There’s a lever back by the cargo space that lets the seats flip down easily, with a spring-actuated mechanism, not tedious motors. That cargo space is excellent, with a low floor and super-easy loading through the big hatch and wide side doors. There was a power tailgate included in our test car, and we weren’t fond of its slow operation and the hump that it introduces ahead of the hatch opening on the left side.

Strength in details—inside, especially

CR-V really shows its strengths in the details. There are plenty of bins, and the center-console storage is one of the best in any crossover vehicle, period. Cupholders are well-placed, the bin has a shelf-like cover, and there are various plugs for USB and inputs—including HDMI.

The navigation system has been revamped, and while it’s still not perfect—we still can’t shut off the beeps, Honda, please tell us how—it no longer feels laggy. And we’re starting to make sense of the double-screen layout in its present form.

The only odd omission in Honda’s upgrade of materials is that the side doors still have quite a bit of hard plastic—including up where elbows of front-seat passengers might go from time to time. On a coarse stretch of Interstate highway, we also thought that there was a fair amount of pavement coarseness making its way into the cabin; we’d have a harder time forgiving this if it carried a luxury badge.

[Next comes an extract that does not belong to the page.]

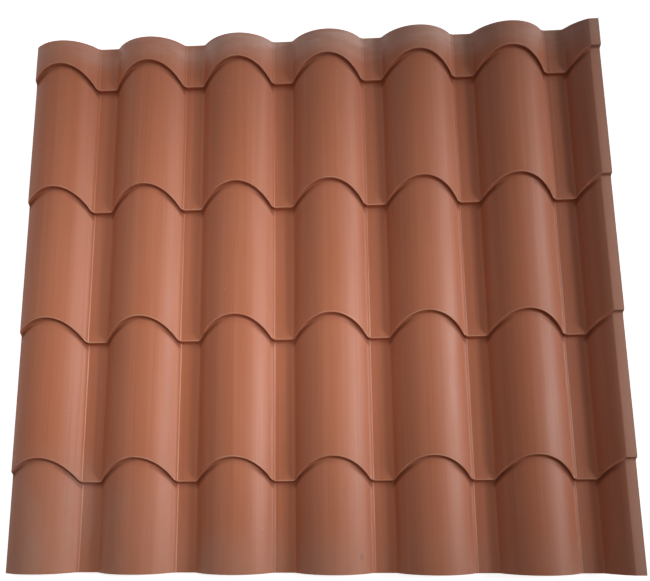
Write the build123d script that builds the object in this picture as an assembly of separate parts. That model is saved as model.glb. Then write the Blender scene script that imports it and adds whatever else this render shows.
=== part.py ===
"""A Spanish-pattern roof sheet: one moulded skin with the look of barrel tiles laid in courses.

Across its width the sheet repeats one wave, a round barrel beside a narrow flat pan. Along its
length each course rises gently down the slope and ends in a step, so that it looks like the nose of
one tile lying over the head of the next. The step line is scalloped: it is set back up the slope
on the barrels, in proportion to their height. The left edge is trimmed part of the way up the first
barrel, and the right edge is a lap rib with a flat top, which the next sheet's first barrel covers.

Frame: X across the sheet, Y up the roof's slope, Z up. The origin is at the centre of the underside.
"""

from build123d import *

import os
from math import atan2, degrees, sqrt

# Wave across the sheet, in millimetres, measured on the top face
wave_pitch = 160.0
full_barrels = 6
barrel_width = 124.0  # between the feet, at the level of the pan
barrel_height = 32.0
foot_radius = 7.0  # where a barrel's foot runs into the pan
sheet_thickness = 3.0

# Side edges
left_trim = 12.5  # the left edge is cut this far in from the first barrel's foot
rib_flank = 36.5  # width of the lap rib's curved flank
rib_flat = 16.5  # width of the lap rib's flat top
rib_radius = 5.0  # between the flank and the flat

# Courses along the sheet
course_length = 235.0
steps = 4
head_length = 88.0  # above the first step, in the pan
tail_length = 141.0  # below the last step, in the pan
step_height = 7.0
nose_setback = 39.0  # how far a barrel's crest sets the step line back
riser_draft = 3.5  # how far the top of a step leans back from its foot
riser_wall = 4.0  # thickness of a step's wall, measured along the sheet

# The ground below the wave is drawn this far past the sheet, then trimmed away
overrun = 20.0
ground_depth = 100.0

barrel_radius = ((barrel_width / 2) ** 2 + barrel_height**2) / (2 * barrel_height)
barrel_axis = barrel_height - barrel_radius
rib_left = full_barrels * wave_pitch
rib_middle = rib_left + barrel_width / 2
rib_height = barrel_axis + sqrt(barrel_radius**2 - (barrel_width / 2 - rib_flank) ** 2)
sheet_right = rib_left + rib_flank + rib_flat
ground_left = -2 * overrun
ground_right = max(sheet_right, rib_middle) + overrun

course_angle = degrees(atan2(step_height, course_length - riser_draft))
course_reach = nose_setback + overrun  # how far a course runs on under the one above
tail_end = -tail_length
head_end = (steps - 1) * course_length + head_length


def block(left, right, bottom, top):
    """A rectangle in the drawing plane, by its four sides."""
    return Pos((left + right) / 2, (bottom + top) / 2) * Rectangle(right - left, top - bottom)


def points_at(drawing, level, left, right):
    """The drawing's corners at one level, between two sides."""
    corners = drawing.vertices().filter_by_position(Axis.Y, level - 0.01, level + 0.01)
    return corners.filter_by_position(Axis.X, left, right)


def wave_section(depth):
    """The ground under the wave, cut across the slope; its top lies `depth` inside the top face."""
    pan = -depth
    flat = rib_height - depth
    above = block(ground_left, ground_right, pan, barrel_height)
    barrel = Circle(barrel_radius - depth)
    drawing = block(ground_left, ground_right, -ground_depth, pan)
    for i in range(full_barrels):
        drawing += (Pos(i * wave_pitch + barrel_width / 2, barrel_axis) * barrel) & above
    rib_room = block(rib_left - wave_pitch, ground_right, pan, flat)
    drawing += (Pos(rib_middle, barrel_axis) * barrel) & rib_room
    drawing += block(rib_middle, ground_right, pan, flat)
    feet = points_at(drawing, pan, ground_left + 1, ground_right - 1)
    drawing = fillet(feet, foot_radius + depth)
    shoulder = points_at(drawing, flat, rib_left, rib_middle)
    return fillet(shoulder, rib_radius - depth)


def course_ground(depth):
    """The ground under one course, on past both ends of it, with the foot of its step at Y = 0."""
    length = course_reach + course_length + overrun
    prism = extrude(Plane.XZ * wave_section(depth), length)
    return Pos(0, course_length, 0) * Rot(-course_angle, 0, 0) * Pos(0, course_reach, 0) * prism


def nose_cutter():
    """Everything down the slope of one step's face, for a step with its foot at Y = 0."""
    lower_course = Pos(0, -course_length, 0) * course_ground(0)
    scallop = Plane(origin=(0, 0, 0), x_dir=(1, 0, 0), z_dir=(0, barrel_height, -nose_setback))
    face = section(lower_course, section_by=scallop)
    reach = 2 * (barrel_height + step_height)
    lean = Vector(0, riser_draft / step_height, 1)
    low_face = face.translate(lean * -reach)
    return Solid.extrude(low_face.face(), lean * (3 * reach))


def stepped_ground(depth, wall):
    """The ground under the whole sheet: every course, each cut off at its own step."""
    course = course_ground(depth) - Pos(0, wall, 0) * nose_cutter()
    ground = Pos(0, -course_length, 0) * course
    for i in range(steps):
        ground += Pos(0, i * course_length, 0) * course
    return ground


def roof_sheet():
    """The skin between two grounds, trimmed to its four edges and set down on the floor."""
    outline = Pos(left_trim, tail_end, -sheet_thickness) * Box(
        sheet_right - left_trim,
        head_end - tail_end,
        sheet_thickness + barrel_height + 2 * step_height,
        align=(Align.MIN, Align.MIN, Align.MIN),
    )
    skin = (stepped_ground(0, 0) & outline) - stepped_ground(sheet_thickness, riser_wall)
    box = skin.bounding_box()
    return Pos(-box.center().X, -box.center().Y, -box.min.Z) * skin


def main():
    """Build the sheet and write it out."""
    os.makedirs("parts", exist_ok=True)
    sheet = roof_sheet()
    print("solids", len(sheet.solids()), "faces", len(sheet.faces()), "valid", sheet.is_valid)
    print(sheet.bounding_box(), "volume", sheet.volume)
    export_step(sheet, "parts/roof_sheet.step")


main()
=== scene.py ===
# %% [markdown]
# # A moulded roof sheet with the look of barrel tiles
#
# The real object is one thin skin of plastic, pressed while it is warm so that it looks like courses of
# round barrel tiles. This notebook loads the engineering model as a fixed frame, models the finished
# skin over it, gives it a terracotta surface, and lights and photographs it from above.

# %% Tools and the engineering frame
from math import acos, atan2, cos, radians, sin, sqrt

import bmesh
import bpy
from mathutils import Matrix, Vector


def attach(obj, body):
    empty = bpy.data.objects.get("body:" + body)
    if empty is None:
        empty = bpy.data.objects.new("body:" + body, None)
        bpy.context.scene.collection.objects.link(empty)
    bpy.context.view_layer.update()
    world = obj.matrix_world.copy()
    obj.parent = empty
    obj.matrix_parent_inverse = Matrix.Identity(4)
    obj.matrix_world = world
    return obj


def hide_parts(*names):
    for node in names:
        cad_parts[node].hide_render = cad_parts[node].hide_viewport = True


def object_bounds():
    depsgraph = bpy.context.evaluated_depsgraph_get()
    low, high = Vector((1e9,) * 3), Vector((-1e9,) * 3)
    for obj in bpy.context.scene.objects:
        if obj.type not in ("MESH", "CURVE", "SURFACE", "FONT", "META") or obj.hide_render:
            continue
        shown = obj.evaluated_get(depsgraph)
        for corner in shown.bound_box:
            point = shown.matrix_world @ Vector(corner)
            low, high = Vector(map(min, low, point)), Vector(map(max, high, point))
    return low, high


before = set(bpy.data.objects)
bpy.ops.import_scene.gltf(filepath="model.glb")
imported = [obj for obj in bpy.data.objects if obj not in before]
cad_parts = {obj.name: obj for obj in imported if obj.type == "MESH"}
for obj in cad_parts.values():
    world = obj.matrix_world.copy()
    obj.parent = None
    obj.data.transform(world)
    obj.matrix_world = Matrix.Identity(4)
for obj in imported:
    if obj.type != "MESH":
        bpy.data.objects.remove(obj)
cad_low, cad_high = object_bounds()
print("nodes in the frame:", sorted(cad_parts))
print("engineering sheet from", tuple(cad_low), "to", tuple(cad_high))

# %% [markdown]
# ## The wave's driving sizes
#
# Everything about the sheet follows from a few sizes: the pitch of the wave, the barrel's width and
# height, and the length and rise of a course. They are written here in metres, and the ends of the sheet
# come from the frame, so the skin can't drift away from the engineering model.

# %% Sizes of the wave and of the courses
PITCH = 0.160
BARRELS = 6
BARREL_WIDTH = 0.124
BARREL_HEIGHT = 0.032
FOOT_RADIUS = 0.007
SKIN = 0.003

RIB_FLANK = 0.0365
RIB_RADIUS = 0.005

COURSE = 0.235
STEPS = 4
HEAD = 0.088
STEP_HEIGHT = 0.007
SETBACK = 0.039
DRAFT = 0.0035
STEP_WALL = 0.004

NOSE_RADIUS = 0.0013
STEP_FOOT_RADIUS = 0.0040

barrel_radius = ((BARREL_WIDTH / 2) ** 2 + BARREL_HEIGHT**2) / (2 * BARREL_HEIGHT)
barrel_axis_z = BARREL_HEIGHT - barrel_radius
rib_height = barrel_axis_z + sqrt(barrel_radius**2 - (BARREL_WIDTH / 2 - RIB_FLANK) ** 2)
rise = STEP_HEIGHT / (COURSE - DRAFT)
slant = SETBACK / BARREL_HEIGHT
print("barrel radius", round(barrel_radius, 4), "rib height", round(rib_height, 4))
print("a course rises", round(rise * 1000, 1), "mm in a metre")

# %% [markdown]
# ## A pencil that draws with one vertex
#
# A section of formed sheet is straight runs joined by arcs. It could be typed in as a list of points, but
# a moving vertex says the same thing in a maker's words: go this far, turn this much round this radius.
# Going straight is an extruded vertex, and turning is a spun one.

# %% The pencil
EASE = 0.0008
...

As for the powertrain, it’s mostly a good step forward. The Honda CR-V was for the 2015 model year essentially given the powertrain that we already have come to know and love in the current Honda Accord—the 2.4-liter ‘Earth Dreams’ direct-injection four-cylinder engine, as well as a continuously variable automatic transmission (CVT).

The CVT has a so-called ‘G-design Shift,’ meaning that it provides subtle steps along the way to help bring more of a feel of acceleration to the driver, with less of the rubber-band-like responses and the ‘motorboat’ soundtrack that accompanies too many vehicles with four-cylinder engines and CVTs.

The combination brings great drivability just plodding along in traffic, and as long as your pace is leisurely it’s unobtrusive and feels like a somewhat lazy automatic transmission. Meanwhile at full throttle the CVT also does its just well, not pegging the revs at redline, but rather a fair bit above 5,000 rpm to extract the best acceleration times (they’re now around 8.5 seconds to 60).

Good drivability for a CVT...but stay away from Econ here

Sport mode keeps the revs a bit higher (it’s good on a backroad just to reduce those moments of indecision), while Low is aimed at maximum engine braking (surprisingly there’s a fair amount of it); there’s also an Econ button that puts the climate control on a more conservative setting, delays CVT responsiveness, and gives you a lazier throttle tip-in. In this case, don’t go there.

You’re not going to be driving the CR-V in spirited fashion in the twisties anyway. This is a quite softly sprung family wagon through and through, with light (some might say overboosted) steering and lots of nosedive in hard stops. One surprising part is that if you push past its fair amount of body lean, the entire setup is quite capable; there’s nothing about this chassis that makes it ill-equipped for curvy roads, and unlike other crossovers, the CR-V transfers weight well and loads and unloads its front end in a way that’s always safe and has more confidence and capability (and grip) than you might think.

READ: Porsche Cayenne Vs. Mercedes-Benz GLE-Class: Compare Cars

There’s much to like here. Fuel economy is better, too. Our all-wheel-drive model carried EPA estimates of 26 mpg city, 33 highway, and in nearly 140 miles of driving, mostly in city and suburban conditions—we averaged 26 mpg.

An issue not yet solved

Now for the one thing we didn’t like: During the time we had the CR-V Touring, we noticed an unacceptably rough idle when the engine was fully hot, and a persistent vibration with the shifter in 'D' or to a lesser extent 'R'. See our related post for an update on that as they’re working on a fix. For now we wouldn't call it a dealbreaker, but the timing on this one is a headscratcher... Why wait, if they fix it for 2016 and are going to have to fix all the flawed 2015s?

The one other thing we’d note is that our test car was a top-of-the-line 2015 Honda CR-V Touring AWD, totaling $33,775. We’d venture to say that the CR-V remains the strongest value not at all there but at the entry side of its lineup; a CR-V LX AWD, for instance, costs $25,575.

The CR-V remains one of our best-rated affordable crossover wagons here at The Car Connection, and revisiting it here reminded us why: it’s unpretentious, and modest but not overly so. The Civic of crossovers, we might say.